Because this tech was harnessed by survivors who only had a fraction of their intended equipment, it was lost 50 or so years after planetfall. But that was enough to swell the starting figures quite a bit. Let's suppose those starting figures get us up to 400,000 within 30 years of crashing. (Ambitious, I know, but a civilization that can build massive interstellar ships could certainly create such tech.) We should assume that for the first five or six generations, there was enormous social pressure (if not legal) on all fertile adults to spawn as many offspring as possible. Families of ten or more children. By the third or so generation, infant mortality rates might have risen a bit as the old tech broke down, but they would have dropped again as the colonists rebuilt their technological infrastructure. Now the numbers start to make sense.

 

Question: In StarCraft, the Queen of Blades told Mengsk that she isn't interested in revenge. Why is killing him suddenly her life's purpose, according to the most recent trailer?

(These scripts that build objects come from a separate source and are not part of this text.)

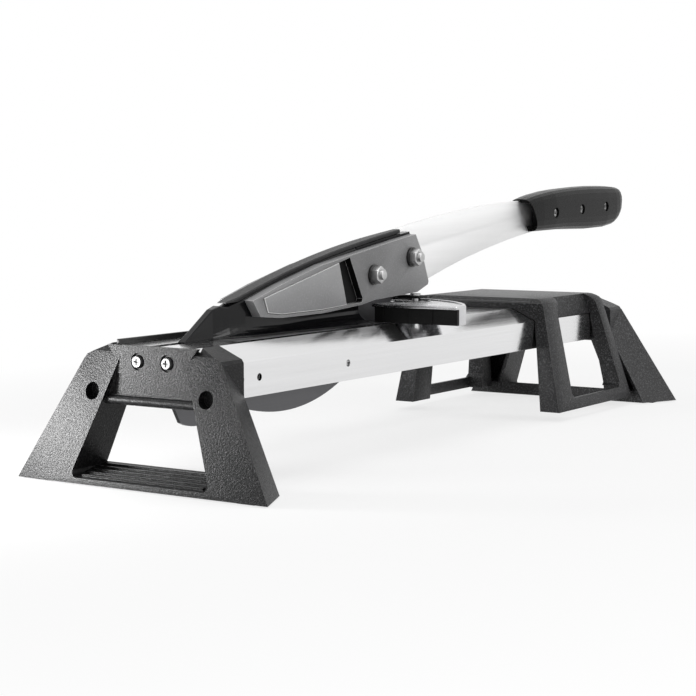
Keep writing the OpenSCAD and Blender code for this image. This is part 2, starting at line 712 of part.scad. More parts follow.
// Grip
grip_h = 44.5;
grip_y = pivot_y + lever_run - grip_before_run;
arm_end_gap = 21;
arm_end_y = grip_y + grip_len - arm_end_gap;
grip_z = top_z + lever_rise - 32.5;
grip_shares = [
    [0, 0.72, 0, 0.85], [0.06, 0.78, 0, 0.9], [0.124, 0.83, 0, 0.95], [0.24, 0.9, 0.01, 1], [0.353, 0.944, 0.02, 1],
    [0.5, 0.98, 0.01, 1], [0.638, 1, 0, 1], [0.78, 1, 0.02, 1], [0.88, 0.99, 0.08, 0.98], [0.92, 0.975, 0.16, 0.94],
    [0.95, 0.955, 0.27, 0.85], [0.982, 0.876, 0.43, 0.65], [1, 0.76, 0.65, 0.3]
];
grip_screw_shares = [[0.234, 0.409], [0.5, 0.47], [0.757, 0.515]];
grip_screw_d = 4;
grip_recess_d = 10;
grip_recess_depth = 4;
collar_w = 22;
collar_depth = 27;
grip_ring_n = 10;
grip_front_shares = [[-0.02, -0.05], [0.09, -0.05], [0, 0.75], [-0.02, 0.8]];
module grip_screw_places() {
    for (s = grip_screw_shares) translate([0, grip_y + s[0] * grip_len, grip_z + s[1] * grip_h]) children();
}
function half_ring(g) =
    let (y = grip_y + g[0] * grip_len, zt = grip_z + g[1] * grip_h, zb = grip_z + g[2] * grip_h,
         w = g[3] * grip_w / 2, m = (zt + zb) / 2, h = (zt - zb) / 2)
    [for (i = [0:grip_ring_n]) let (a = -90 + 180 * i / grip_ring_n, c = cos(a), d = sin(a))
        [w * pow(abs(c), 0.6), y, m + h * sign(d) * pow(abs(d), 0.75)]];
module grip_half() {
    difference() {
        loft([for (g = grip_shares) half_ring(g)]);
        across(-cut, grip_w) polygon([for (s = grip_front_shares) [grip_y + s[0] * grip_len, grip_z + s[1] * grip_h]]);
        across(-cut, collar_w / 2 + cut) polygon([for (s = [[-0.05, 0.12], [collar_depth / grip_len, 0.12],
            [collar_depth / grip_len, 0.66], [-0.05, 0.62]]) [grip_y + s[0] * grip_len, grip_z + s[1] * grip_h]]);
        grip_screw_places() {
            translate([-cut, 0, 0]) pin_across(grip_screw_d + 2 * seat_gap, grip_w);
            translate([grip_w / 2 - grip_recess_depth, 0, 0]) pin_across(grip_recess_d, grip_w);
        }
    }
}
module grip_right() color([0.13, 0.13, 0.13]) grip_half();
module grip_left() color([0.13, 0.13, 0.13]) difference() {
    mirror([1, 0, 0]) grip_half();
    across(-knife_t / 2 - arm_t - arm_gap, arm_t + arm_gap + knife_t) arm_outline(seat_gap);
}
module grip_screws() color("silver") grip_screw_places() {
    x = grip_w / 2 - grip_recess_depth;
    translate([-x, 0, 0]) pin_across(grip_screw_d, 2 * x);
    translate([x, 0, 0]) difference() {
        pin_across(grip_recess_d * 0.8, grip_recess_depth / 2);
        translate([grip_recess_depth / 4, 0, 0]) hex_across(grip_screw_d * 0.75, grip_recess_depth);
    }
}
module grip_nuts() color("silver") grip_screw_places() translate([-grip_w / 2 + grip_recess_depth / 2, 0, 0]) {
    difference() {
        hex_across(grip_recess_d * 0.7, grip_recess_depth / 2);
        translate([-cut, 0, 0]) pin_across(grip_screw_d, grip_recess_depth);
    }
}

// Fence
fence_z = top_z + run_gap;
fence_back = 4.8;
fence_lip = 3;
fence_pivot_gap = 19.5;
fence_pivot_y = fence_y + fence_pivot_gap;
web_inset = 2.3;
arc_sag = 62.5;
arc_r = (pow(fence_len / 2, 2) + pow(arc_sag, 2)) / (2 * arc_sag);
arc_y = fence_y + fence_d - web_inset + arc_sag - arc_r;
web_top_drop = 1.2;
web_t = 4;
web_rim = 3;
slot_r = 50;
stud_d = 6;
stud_x = 17;
stud_y = fence_pivot_y + sqrt(slot_r ^ 2 - stud_x ^ 2);
stud_angle = asin(stud_x / slot_r);
notch_near = 14.8;
notch_far = 22.6;
notch_len = 56;
facing_t = 2.9;
facing_rib_w = 1.2;
facing_rib_pitch = 24;
clamp_w = 50;
clamp_d = 14;
clamp_t = 2.2;
clamp_screw_d = 4;
clamp_head_d = 9;
clamp_head_h = 1.8;
module fence_slot() {
    w = stud_d + 2 * stud_gap;
    a = fence_turn + stud_angle + asin(w / 2 / slot_r);
    far = 2 * slot_r;
    translate([0, fence_pivot_y, 0]) intersection() {
        difference() {
            circle(r = slot_r + w / 2, $fn = 180);
            circle(r = slot_r - w / 2, $fn = 180);
        }
        polygon([[0, 0], [far * sin(a), far * cos(a)], [far * sin(a / 2), far],
            [-far * sin(a / 2), far], [-far * sin(a), far * cos(a)]]);
    }
}
module fence_arc(r) intersection() {
    translate([0, arc_y]) circle(r = r, $fn = 180);
    translate([-fence_len / 2 + cut / 2, fence_y + fence_back + cut]) square([fence_len - cut, 2 * arc_sag]);
}
module fence_notch() polygon([
    [-notch_near, fence_y - cut], [notch_near, fence_y - cut],
    [notch_far, fence_y + notch_len], [-notch_far, fence_y + notch_len]
]);
module fence_pocket() intersection() {
    translate([0, arc_y]) circle(r = arc_r - web_rim, $fn = 180);
    translate([-fence_len / 2, fence_y + fence_d]) square([fence_len, 2 * arc_sag]);
}
module fence() color([0.75, 0.75, 0.76]) difference() {
    top = fence_h - run_gap;
    union() {
        translate([-fence_len / 2, 0, fence_z]) across(0, fence_len) polygon([
            [fence_y, top], [fence_y + fence_d, top], [fence_y + fence_d, 0], [fence_y + fence_back, 0],
            [fence_y + fence_back, top - fence_lip], [fence_y, top - fence_lip]
        ]);
        translate([0, 0, fence_z + cut / 2]) linear_extrude(top - web_top_drop - cut / 2) fence_arc(arc_r);
        translate([0, 0, fence_z + cut / 2]) linear_extrude(top - cut / 2) difference() {
            fence_arc(arc_r);
            translate([0, arc_y]) circle(r = arc_r - web_rim, $fn = 180);
        }
    }
    translate([0, 0, fence_z - cut]) linear_extrude(top - web_top_drop - web_t + cut) fence_pocket();
    translate([0, 0, fence_z - cut]) linear_extrude(2 * fence_h) fence_notch();
    translate([0, 0, fence_z - cut]) linear_extrude(2 * fence_h) fence_slot();
}
module fence_facing(s) color([0.12, 0.12, 0.12]) {
    l = fence_len / 2 - notch_near - 2 * cut;
    h = fence_h - run_gap - fence_lip;
    translate([s > 0 ? notch_near + 2 * cut : -fence_len / 2, fence_y + fence_back - facing_t, fence_z]) cube([l, facing_t, h]);
    for (i = [1:3]) translate([s * (fence_len / 2 - i * facing_rib_pitch) - facing_rib_w / 2, fence_y + fence_back - facing_t - facing_rib_w / 2, fence_z])
        cube([facing_rib_w, facing_rib_w, h]);
}
module fence_facing_left() fence_facing(-1);
module fence_facing_right() fence_facing(1);
module stud_places() for (s = [-1, 1]) translate([s * stud_x, stud_y, 0]) children();
clamp_z = fence_z + fence_h + stud_gap;
module fence_studs() color("silver") stud_places() difference() {
    translate([0, 0, top_z]) cylinder(d = stud_d, h = clamp_z - top_z);
    translate([0, 0, top_z + cut]) cylinder(d = clamp_screw_d, h = fence_h * 2);
}
module fence_clamp() color([0.1, 0.1, 0.1]) difference() {
    translate([-clamp_w / 2, stud_y - clamp_d / 2, clamp_z]) cube([clamp_w, clamp_d, clamp_t]);
    stud_places() translate([0, 0, clamp_z - cut]) cylinder(d = clamp_screw_d, h = clamp_t + 2 * cut);
}
module fence_clamp_screws() color("silver") stud_places() {
    translate([0, 0, top_z + cut]) cylinder(d = clamp_screw_d, h = clamp_z + clamp_t - top_z - cut);
    translate([0, 0, clamp_z + clamp_t]) cylinder(d = clamp_head_d, h = clamp_head_h);
}

// Work support
support_lift = 8.5;
support_foot_y = 7;
support_foot_len = 156.2;
fence_back_y = fence_y + fence_d - web_inset + arc_sag;
rear_foot_y = rear_y - foot_d - socket_gain;
support_room = rear_foot_y - fence_back_y - support_foot_len;
support_y = fence_back_y + support_place_share * support_room + support_foot_y;
support_knuckle = 4;
support_round = 10;
frame_top_w = 24;
frame_foot_w = 32;
frame_rear_w = 20;
frame_rear_top_w = 5;
frame_corner_r = 8;
frame_bar_h = 10.5;
frame_bar_t = 5;
frame_inner_w = 138;
frame_side_gap = 0.7;
support_lip = 6;
support_lip_h = 3;
module support_outer_section() {
    z1 = top_z + run_gap + support_t;
    both_halves([
        [support_w / 2, support_lift],
        for (a = [12:13:90]) [beam_w / 2 - cut + support_round * cos(a), z1 - support_round * (1 - sin(a))],
    ]);
}
module support_inner_section() {
    g = frame_side_gap;
    both_halves([
        [frame_inner_w / 2, support_lift - cut],
        [beam_w / 2 + g, shoulder_z - beam_slope_h / 2],
        [beam_w / 2 + g, shoulder_z + g / 2],
        [beam_top_w / 2 + g / 2, top_z + run_gap],
    ]);
}
module support_side_outline() {
    z1 = top_z + run_gap + support_t;
    k = support_knuckle;
    polygon([
        [support_y - support_foot_y, support_lift], [support_y - k / 2, z1 - k], [support_y + k / 2, z1],
        [support_y + support_len - k, z1], [support_y + support_len + k, z1 - k],
        [support_y + support_len + 2 * k, z1 - 3 * k], [support_y - support_foot_y + support_foot_len, support_lift]
    ]);
}
module support_opening_outline() {
    z0 = support_lift + frame_bar_h;
    z1 = top_z + support_t + cut;
    y0 = support_y - support_foot_y + frame_foot_w;
    y1 = support_y - support_foot_y + support_foot_len - frame_rear_w;
    r = frame_corner_r;
    polygon([
        [y0 + r / 2, z0], [y0, z0 + r / 2], [support_y + frame_top_w, z1 - 2 * r],
        [support_y + frame_top_w + r / 4, z1 - r], [support_y + frame_top_w + r, z1],
        [support_y + support_len - frame_rear_top_w - 2 * r, z1], [support_y + support_len - frame_rear_top_w - r / 2, z1 - r],
        [support_y + support_len - frame_rear_top_w, z1 - 2 * r], [y1, z0 + r / 2], [y1 - r / 2, z0]
    ]);
}
module work_support() color([0.2, 0.2, 0.21]) difference() {
    intersection() {
        along(support_y - 2 * support_foot_y, 2 * support_foot_len) difference() {
            support_outer_section();
            support_inner_section();
        }
        across(-support_w, 2 * support_w) support_side_outline();
    }
    for (s = [0, 1]) mirror([s, 0, 0]) {
        across(beam_w / 2, support_w) support_opening_outline();
        across(0, support_w / 2 - frame_bar_t) polygon([
            [support_y + frame_foot_w - support_foot_y, 0],
            [support_y + frame_foot_w - support_foot_y, support_lift + frame_bar_h + cut],
            [support_y - support_foot_y + support_foot_len - frame_rear_w, support_lift + frame_bar_h + cut],
            [support_y - support_foot_y + support_foot_len - frame_rear_w, 0]
        ]);
    }
    across(-beam_w / 2 + support_lip, beam_w - 2 * support_lip) polygon([
        [support_y - support_lip, top_z + support_t + run_gap - support_lip_h],
        [support_y + support_lip / 3, top_z + support_t + run_gap - support_lip_h],
        [support_y + support_lip, top_z + support_t + run_gap + cut / 8],
        [support_y - support_lip, top_z + support_t + run_gap + cut / 8]
    ]);
}

beam();
left_rail();
counter_blade();
counter_blade_screws();
blade_guide();
front_foot();
rear_foot();
front_foot_screws();
rear_foot_screws();
foot_pads();
pivot_bolt();
pivot_nut();
pivot_washers();
fence_studs();
fence_clamp();
fence_clamp_screws();
fence();
fence_facing_left();
fence_facing_right();
knife();
pivot_bush();
lever_arm();
shroud_right();
shroud_left();
spine_cap();
cover_right();
cover_left();
inlay_right();
inlay_left();
lever_bolts();
lever_washers();
lever_nuts();
grip_right();
grip_left();
grip_screws();
grip_nuts();
work_support();
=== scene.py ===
"""Looks of the laminate cutter: finishes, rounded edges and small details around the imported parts."""
import json
import math

import bmesh
import bpy
from mathutils import Matrix, Vector

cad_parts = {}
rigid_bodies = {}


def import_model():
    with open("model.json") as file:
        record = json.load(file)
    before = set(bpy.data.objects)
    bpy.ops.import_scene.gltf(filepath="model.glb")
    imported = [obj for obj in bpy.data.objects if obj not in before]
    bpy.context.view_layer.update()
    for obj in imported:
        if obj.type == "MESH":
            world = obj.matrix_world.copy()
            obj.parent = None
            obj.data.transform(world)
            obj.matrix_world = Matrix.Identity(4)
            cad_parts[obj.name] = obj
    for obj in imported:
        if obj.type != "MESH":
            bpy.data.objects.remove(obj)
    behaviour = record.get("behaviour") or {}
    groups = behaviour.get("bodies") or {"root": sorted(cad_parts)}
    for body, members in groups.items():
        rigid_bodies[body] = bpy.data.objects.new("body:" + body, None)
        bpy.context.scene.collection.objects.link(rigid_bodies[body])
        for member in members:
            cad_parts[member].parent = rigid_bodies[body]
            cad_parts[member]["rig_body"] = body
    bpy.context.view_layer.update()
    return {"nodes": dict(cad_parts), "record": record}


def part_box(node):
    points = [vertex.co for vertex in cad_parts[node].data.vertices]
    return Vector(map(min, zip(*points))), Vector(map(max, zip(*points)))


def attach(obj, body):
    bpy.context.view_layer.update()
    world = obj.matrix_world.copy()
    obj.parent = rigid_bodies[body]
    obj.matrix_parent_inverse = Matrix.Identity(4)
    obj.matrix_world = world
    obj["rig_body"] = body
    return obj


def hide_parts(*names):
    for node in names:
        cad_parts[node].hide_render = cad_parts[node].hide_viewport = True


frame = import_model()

NODES = frame["nodes"]
SLOT_OF = {part["node"]: part["material_slot"] for part in frame["record"]["subparts"]}
MM = 0.001

# Camera that matches the photo: its place in metres, its turns, and the photo's width and focal length
PHOTO_PX = 696
FOCAL_PX = 1736.9
SENSOR_MM = 36.0
CAMERA_AT = (0.8077, -1.3274, 0.2178)
YAW, PITCH, ROLL = math.radians(33.86), math.radians(5.37), math.radians(-0.25)
CLIP_END = 50

# Floor, in metres. Camera, mirror and glass rays also see it glow: GLOW_NEAR is the share of glow inside an
# oval that reaches GLOW_FROM along the tool and less across it, and GLOW_FAR the share from GLOW_TO on
FLOOR_HALF = 6.0
FLOOR_COLOR = (0.88, 0.88, 0.88)
GLOW_NEAR, GLOW_FAR = 0.72, 1.0
GLOW_FROM, GLOW_TO = 0.55, 1.1
GLOW_STRETCH = (1.6, 1, 1)

# World: its light on the tool, and the background that camera, mirror and glass rays see
WHITE = (1, 1, 1, 1)
WORLD_LIGHT = 0.35
BACKGROUND_LIGHT = 1.0

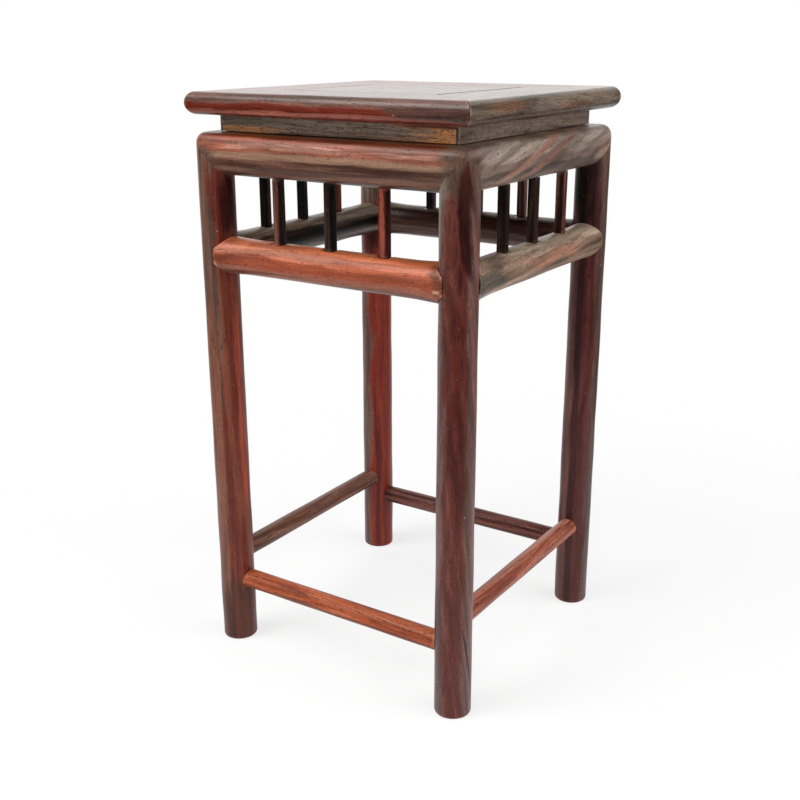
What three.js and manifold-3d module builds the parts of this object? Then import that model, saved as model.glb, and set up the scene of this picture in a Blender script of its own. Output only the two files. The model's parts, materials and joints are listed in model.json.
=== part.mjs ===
// A miniature square stand of dark rosewood, made in the manner of a tall waisted
// side table: a framed panel on a recessed waist, four round legs, a pierced gallery
// of little struts under the top, and four thin stretchers near the feet.
// Millimetres, Z up. The origin is on the ground in the middle of the four feet.
// The front faces -Y and the right-hand side faces +X.

import * as THREE from "three";
import { mergeVertices } from "three/addons/utils/BufferGeometryUtils.js";
import Module from "manifold-3d";

// Driving dimensions
const HEIGHT = 170;
const LEG_SPACING = 80;
const TOP_WIDTH = 91.5;
const TOP_THICKNESS = 6.2;
const FRAME_RAIL_WIDTH = 21.8;
const PANEL_THICKNESS = 3.8;
const WAIST_WIDTH = 77.4;
const WAIST_HEIGHT = 4.75;
const WAIST_THICKNESS = 2.4;
const LEG_RADIUS_TOP = 5.14;
const LEG_RADIUS_FOOT = 5.33;
const FOOT_ROUNDING = 0.8;
const UPPER_RAIL_HALF_HEIGHT = 5.84;
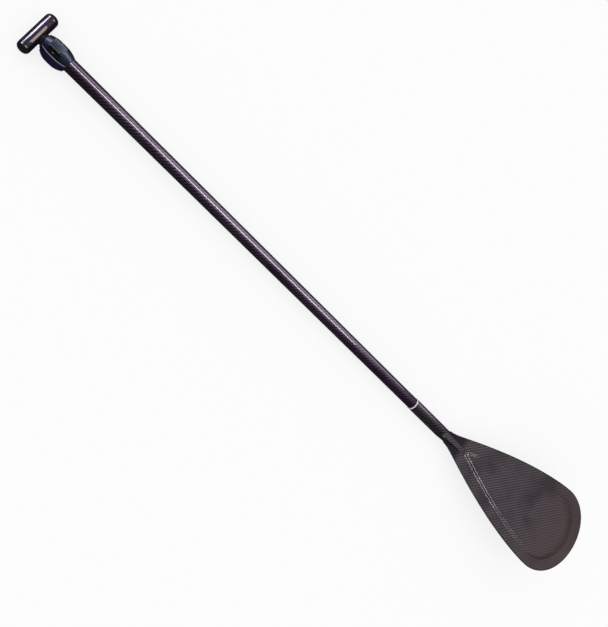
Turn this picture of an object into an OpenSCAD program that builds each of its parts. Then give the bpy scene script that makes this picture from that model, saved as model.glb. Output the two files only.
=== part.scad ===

Answer: The Queen of Blades and Sarah Kerrigan are not quite the same person. The Queen of Blades is essentially Sarah Kerrigan under the influence of some devastating forces: incredible power, a dominating level of psi energy, and the presence of Zerg mutagen from the cellular level up.

To be clear, the Queen of Blades is not a separate entity that possessed Kerrigan. Kerrigan is (certainly in her mind) responsible for the terrible things she's done. She has immense guilt for those actions, but she was not completely in her "right mind" in Brood War.

All of that is a roundabout way of saying the Queen of Blades felt no need to kill Mengsk. She did not see him as a threat. Sarah Kerrigan, on the other hand, knows that Mengsk wants her dead, and she very much holds a grudge for his abandoning her on Tarsonis.